◆ What you need to do: Each record is to be printed again precisely as it reads.
# Start of Provided records
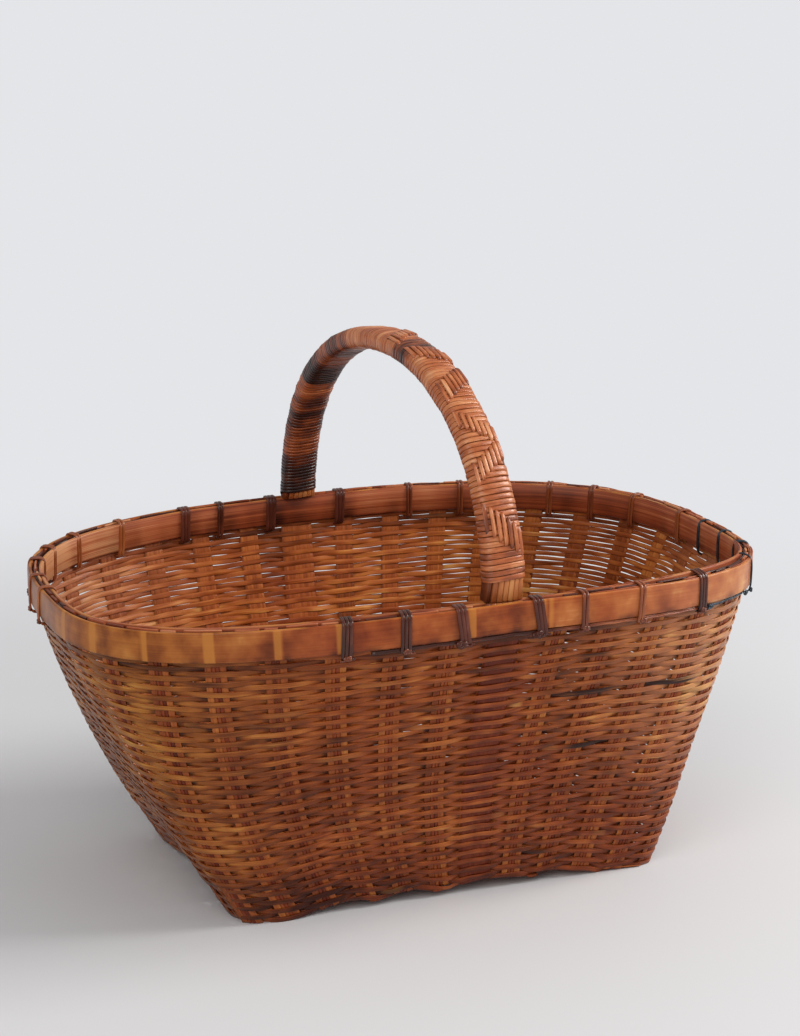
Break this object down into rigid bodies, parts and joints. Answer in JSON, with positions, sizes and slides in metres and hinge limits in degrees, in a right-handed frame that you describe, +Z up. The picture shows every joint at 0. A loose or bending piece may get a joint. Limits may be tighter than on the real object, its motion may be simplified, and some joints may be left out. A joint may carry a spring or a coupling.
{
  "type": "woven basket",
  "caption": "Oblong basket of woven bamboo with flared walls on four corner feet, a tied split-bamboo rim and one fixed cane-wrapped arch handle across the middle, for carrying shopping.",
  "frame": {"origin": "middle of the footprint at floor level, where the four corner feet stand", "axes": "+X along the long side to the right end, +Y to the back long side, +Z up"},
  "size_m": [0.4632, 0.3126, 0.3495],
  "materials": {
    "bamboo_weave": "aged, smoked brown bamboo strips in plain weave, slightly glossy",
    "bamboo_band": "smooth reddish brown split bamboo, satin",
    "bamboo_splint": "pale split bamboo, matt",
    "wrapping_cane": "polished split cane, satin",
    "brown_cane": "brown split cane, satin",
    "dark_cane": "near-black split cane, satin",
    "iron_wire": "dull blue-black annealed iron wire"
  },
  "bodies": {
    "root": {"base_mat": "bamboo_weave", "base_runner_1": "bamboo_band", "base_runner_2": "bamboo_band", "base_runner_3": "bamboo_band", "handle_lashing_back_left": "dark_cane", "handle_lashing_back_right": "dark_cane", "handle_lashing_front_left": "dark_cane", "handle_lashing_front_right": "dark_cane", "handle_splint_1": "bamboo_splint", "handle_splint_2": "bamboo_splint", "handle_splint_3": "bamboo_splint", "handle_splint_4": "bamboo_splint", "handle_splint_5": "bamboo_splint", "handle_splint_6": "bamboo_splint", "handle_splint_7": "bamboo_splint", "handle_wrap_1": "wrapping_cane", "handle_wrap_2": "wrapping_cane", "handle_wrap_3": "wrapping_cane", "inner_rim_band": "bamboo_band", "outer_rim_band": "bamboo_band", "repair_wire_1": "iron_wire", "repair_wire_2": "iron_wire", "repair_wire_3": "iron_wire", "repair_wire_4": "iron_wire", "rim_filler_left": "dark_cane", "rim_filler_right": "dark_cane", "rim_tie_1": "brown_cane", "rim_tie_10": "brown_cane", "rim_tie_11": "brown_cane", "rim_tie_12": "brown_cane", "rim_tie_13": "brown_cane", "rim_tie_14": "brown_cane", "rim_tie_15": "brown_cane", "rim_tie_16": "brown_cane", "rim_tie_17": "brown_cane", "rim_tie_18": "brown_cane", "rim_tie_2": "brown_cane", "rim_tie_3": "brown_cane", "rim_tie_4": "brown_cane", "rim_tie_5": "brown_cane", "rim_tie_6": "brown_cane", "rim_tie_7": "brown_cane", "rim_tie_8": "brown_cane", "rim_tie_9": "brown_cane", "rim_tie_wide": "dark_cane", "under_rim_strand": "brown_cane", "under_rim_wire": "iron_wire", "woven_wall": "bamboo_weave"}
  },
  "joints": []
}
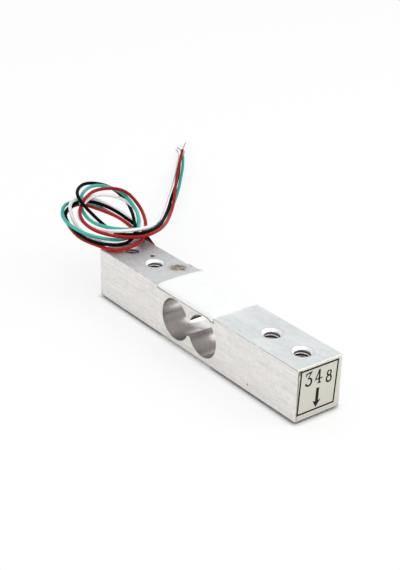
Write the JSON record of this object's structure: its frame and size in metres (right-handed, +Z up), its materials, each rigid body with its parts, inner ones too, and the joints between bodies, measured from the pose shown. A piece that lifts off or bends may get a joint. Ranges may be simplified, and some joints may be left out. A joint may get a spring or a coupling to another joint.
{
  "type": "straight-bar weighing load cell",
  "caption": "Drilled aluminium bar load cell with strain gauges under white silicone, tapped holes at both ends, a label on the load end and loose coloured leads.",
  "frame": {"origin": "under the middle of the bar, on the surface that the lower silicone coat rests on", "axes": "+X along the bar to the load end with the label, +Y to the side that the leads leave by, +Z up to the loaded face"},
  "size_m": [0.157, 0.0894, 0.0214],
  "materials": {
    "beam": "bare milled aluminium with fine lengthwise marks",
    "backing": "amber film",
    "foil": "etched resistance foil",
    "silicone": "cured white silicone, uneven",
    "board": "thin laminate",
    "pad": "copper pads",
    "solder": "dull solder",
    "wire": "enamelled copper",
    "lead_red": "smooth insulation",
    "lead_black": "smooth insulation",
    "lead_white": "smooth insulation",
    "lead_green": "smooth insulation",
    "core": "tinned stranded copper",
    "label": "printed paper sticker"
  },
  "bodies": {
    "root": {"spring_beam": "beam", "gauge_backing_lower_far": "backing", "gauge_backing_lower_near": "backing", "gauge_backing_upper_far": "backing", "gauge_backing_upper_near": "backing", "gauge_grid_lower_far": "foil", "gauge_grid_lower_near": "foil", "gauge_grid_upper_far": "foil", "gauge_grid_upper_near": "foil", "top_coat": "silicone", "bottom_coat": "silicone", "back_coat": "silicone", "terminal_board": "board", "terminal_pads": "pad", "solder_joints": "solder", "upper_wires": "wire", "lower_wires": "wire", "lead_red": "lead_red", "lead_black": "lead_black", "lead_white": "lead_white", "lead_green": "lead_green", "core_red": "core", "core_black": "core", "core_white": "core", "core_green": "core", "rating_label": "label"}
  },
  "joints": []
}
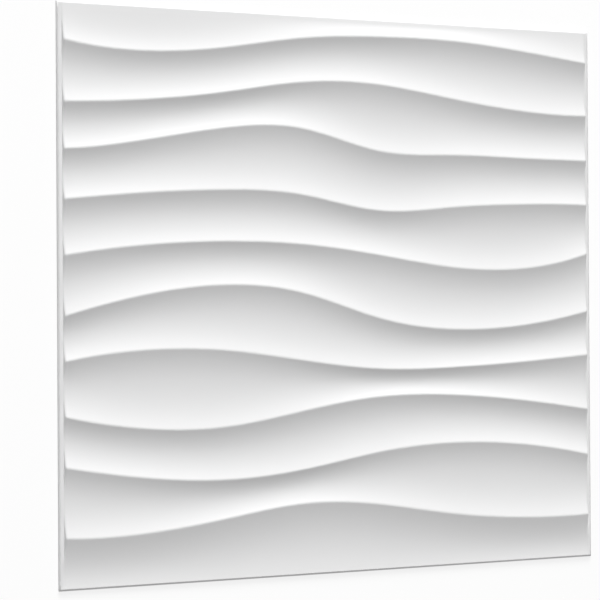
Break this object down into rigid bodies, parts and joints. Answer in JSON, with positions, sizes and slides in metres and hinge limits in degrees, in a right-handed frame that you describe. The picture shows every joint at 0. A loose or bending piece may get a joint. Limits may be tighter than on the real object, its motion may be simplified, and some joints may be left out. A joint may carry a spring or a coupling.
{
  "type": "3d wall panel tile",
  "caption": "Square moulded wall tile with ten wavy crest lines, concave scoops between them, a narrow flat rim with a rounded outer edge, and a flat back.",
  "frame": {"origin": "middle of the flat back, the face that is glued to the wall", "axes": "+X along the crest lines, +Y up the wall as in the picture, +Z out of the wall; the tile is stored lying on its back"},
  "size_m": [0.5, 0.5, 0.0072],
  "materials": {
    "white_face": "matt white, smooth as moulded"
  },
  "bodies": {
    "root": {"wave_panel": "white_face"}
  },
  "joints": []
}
# End of Provided records
◆ Written answer:
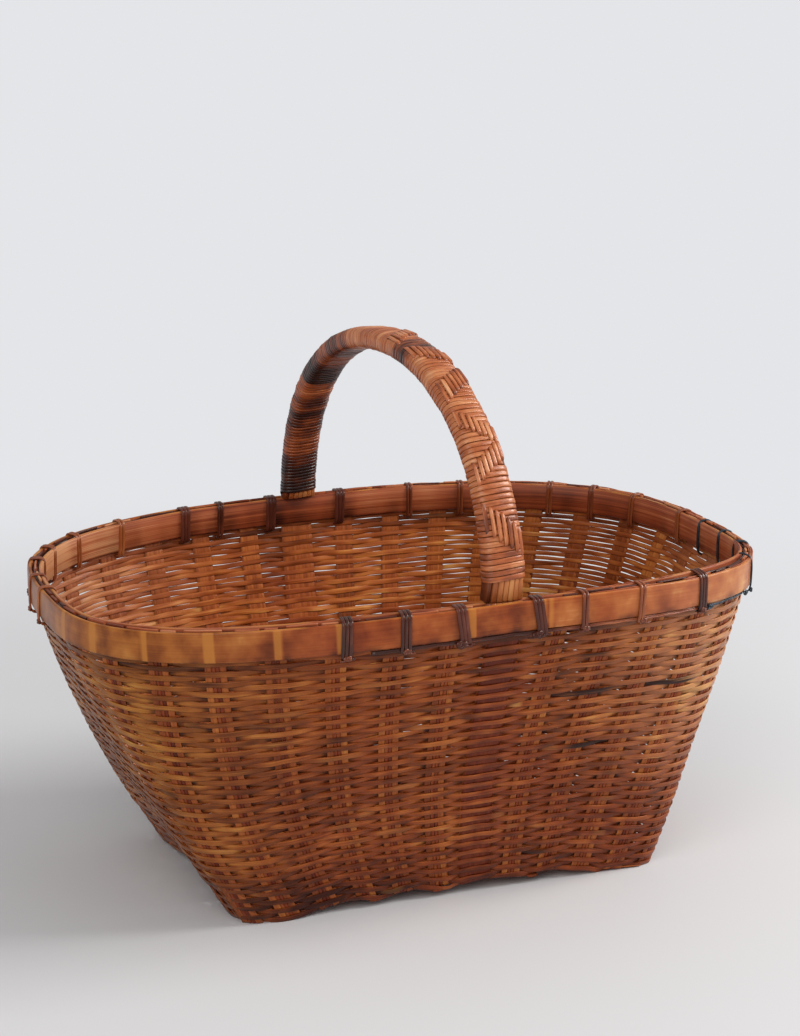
Break this object down into rigid bodies, parts and joints. Answer in JSON, with positions, sizes and slides in metres and hinge limits in degrees, in a right-handed frame that you describe, +Z up. The picture shows every joint at 0. A loose or bending piece may get a joint. Limits may be tighter than on the real object, its motion may be simplified, and some joints may be left out. A joint may carry a spring or a coupling.
{
  "type": "woven basket",
  "caption": "Oblong basket of woven bamboo with flared walls on four corner feet, a tied split-bamboo rim and one fixed cane-wrapped arch handle across the middle, for carrying shopping.",
  "frame": {"origin": "middle of the footprint at floor level, where the four corner feet stand", "axes": "+X along the long side to the right end, +Y to the back long side, +Z up"},
  "size_m": [0.4632, 0.3126, 0.3495],
  "materials": {
    "bamboo_weave": "aged, smoked brown bamboo strips in plain weave, slightly glossy",
    "bamboo_band": "smooth reddish brown split bamboo, satin",
    "bamboo_splint": "pale split bamboo, matt",
    "wrapping_cane": "polished split cane, satin",
    "brown_cane": "brown split cane, satin",
    "dark_cane": "near-black split cane, satin",
    "iron_wire": "dull blue-black annealed iron wire"
  },
  "bodies": {
    "root": {"base_mat": "bamboo_weave", "base_runner_1": "bamboo_band", "base_runner_2": "bamboo_band", "base_runner_3": "bamboo_band", "handle_lashing_back_left": "dark_cane", "handle_lashing_back_right": "dark_cane", "handle_lashing_front_left": "dark_cane", "handle_lashing_front_right": "dark_cane", "handle_splint_1": "bamboo_splint", "handle_splint_2": "bamboo_splint", "handle_splint_3": "bamboo_splint", "handle_splint_4": "bamboo_splint", "handle_splint_5": "bamboo_splint", "handle_splint_6": "bamboo_splint", "handle_splint_7": "bamboo_splint", "handle_wrap_1": "wrapping_cane", "handle_wrap_2": "wrapping_cane", "handle_wrap_3": "wrapping_cane", "inner_rim_band": "bamboo_band", "outer_rim_band": "bamboo_band", "repair_wire_1": "iron_wire", "repair_wire_2": "iron_wire", "repair_wire_3": "iron_wire", "repair_wire_4": "iron_wire", "rim_filler_left": "dark_cane", "rim_filler_right": "dark_cane", "rim_tie_1": "brown_cane", "rim_tie_10": "brown_cane", "rim_tie_11": "brown_cane", "rim_tie_12": "brown_cane", "rim_tie_13": "brown_cane", "rim_tie_14": "brown_cane", "rim_tie_15": "brown_cane", "rim_tie_16": "brown_cane", "rim_tie_17": "brown_cane", "rim_tie_18": "brown_cane", "rim_tie_2": "brown_cane", "rim_tie_3": "brown_cane", "rim_tie_4": "brown_cane", "rim_tie_5": "brown_cane", "rim_tie_6": "brown_cane", "rim_tie_7": "brown_cane", "rim_tie_8": "brown_cane", "rim_tie_9": "brown_cane", "rim_tie_wide": "dark_cane", "under_rim_strand": "brown_cane", "under_rim_wire": "iron_wire", "woven_wall": "bamboo_weave"}
  },
  "joints": []
}
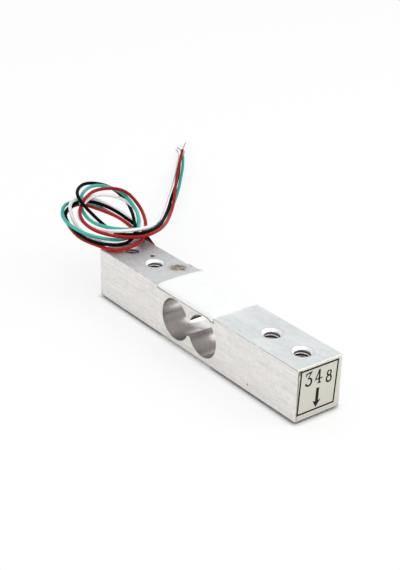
Write the JSON record of this object's structure: its frame and size in metres (right-handed, +Z up), its materials, each rigid body with its parts, inner ones too, and the joints between bodies, measured from the pose shown. A piece that lifts off or bends may get a joint. Ranges may be simplified, and some joints may be left out. A joint may get a spring or a coupling to another joint.
{
  "type": "straight-bar weighing load cell",
  "caption": "Drilled aluminium bar load cell with strain gauges under white silicone, tapped holes at both ends, a label on the load end and loose coloured leads.",
  "frame": {"origin": "under the middle of the bar, on the surface that the lower silicone coat rests on", "axes": "+X along the bar to the load end with the label, +Y to the side that the leads leave by, +Z up to the loaded face"},
  "size_m": [0.157, 0.0894, 0.0214],
  "materials": {
    "beam": "bare milled aluminium with fine lengthwise marks",
    "backing": "amber film",
    "foil": "etched resistance foil",
    "silicone": "cured white silicone, uneven",
    "board": "thin laminate",
    "pad": "copper pads",
    "solder": "dull solder",
    "wire": "enamelled copper",
    "lead_red": "smooth insulation",
    "lead_black": "smooth insulation",
    "lead_white": "smooth insulation",
    "lead_green": "smooth insulation",
    "core": "tinned stranded copper",
    "label": "printed paper sticker"
  },
  "bodies": {
    "root": {"spring_beam": "beam", "gauge_backing_lower_far": "backing", "gauge_backing_lower_near": "backing", "gauge_backing_upper_far": "backing", "gauge_backing_upper_near": "backing", "gauge_grid_lower_far": "foil", "gauge_grid_lower_near": "foil", "gauge_grid_upper_far": "foil", "gauge_grid_upper_near": "foil", "top_coat": "silicone", "bottom_coat": "silicone", "back_coat": "silicone", "terminal_board": "board", "terminal_pads": "pad", "solder_joints": "solder", "upper_wires": "wire", "lower_wires": "wire", "lead_red": "lead_red", "lead_black": "lead_black", "lead_white": "lead_white", "lead_green": "lead_green", "core_red": "core", "core_black": "core", "core_white": "core", "core_green": "core", "rating_label": "label"}
  },
  "joints": []
}
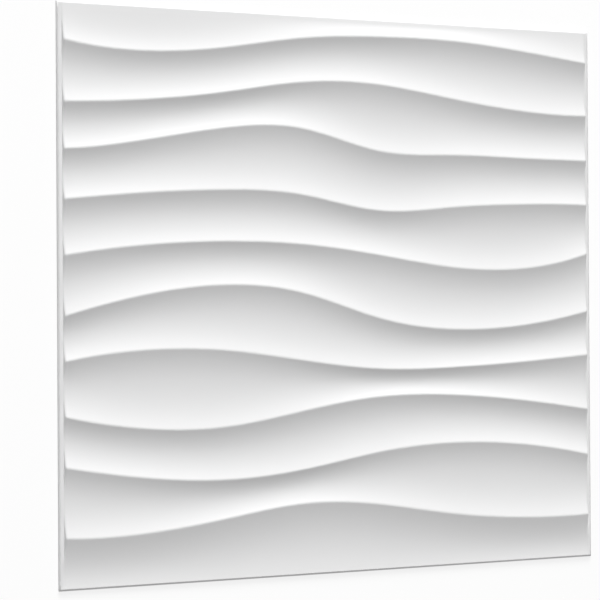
Break this object down into rigid bodies, parts and joints. Answer in JSON, with positions, sizes and slides in metres and hinge limits in degrees, in a right-handed frame that you describe. The picture shows every joint at 0. A loose or bending piece may get a joint. Limits may be tighter than on the real object, its motion may be simplified, and some joints may be left out. A joint may carry a spring or a coupling.
{
  "type": "3d wall panel tile",
  "caption": "Square moulded wall tile with ten wavy crest lines, concave scoops between them, a narrow flat rim with a rounded outer edge, and a flat back.",
  "frame": {"origin": "middle of the flat back, the face that is glued to the wall", "axes": "+X along the crest lines, +Y up the wall as in the picture, +Z out of the wall; the tile is stored lying on its back"},
  "size_m": [0.5, 0.5, 0.0072],
  "materials": {
    "white_face": "matt white, smooth as moulded"
  },
  "bodies": {
    "root": {"wave_panel": "white_face"}
  },
  "joints": []
}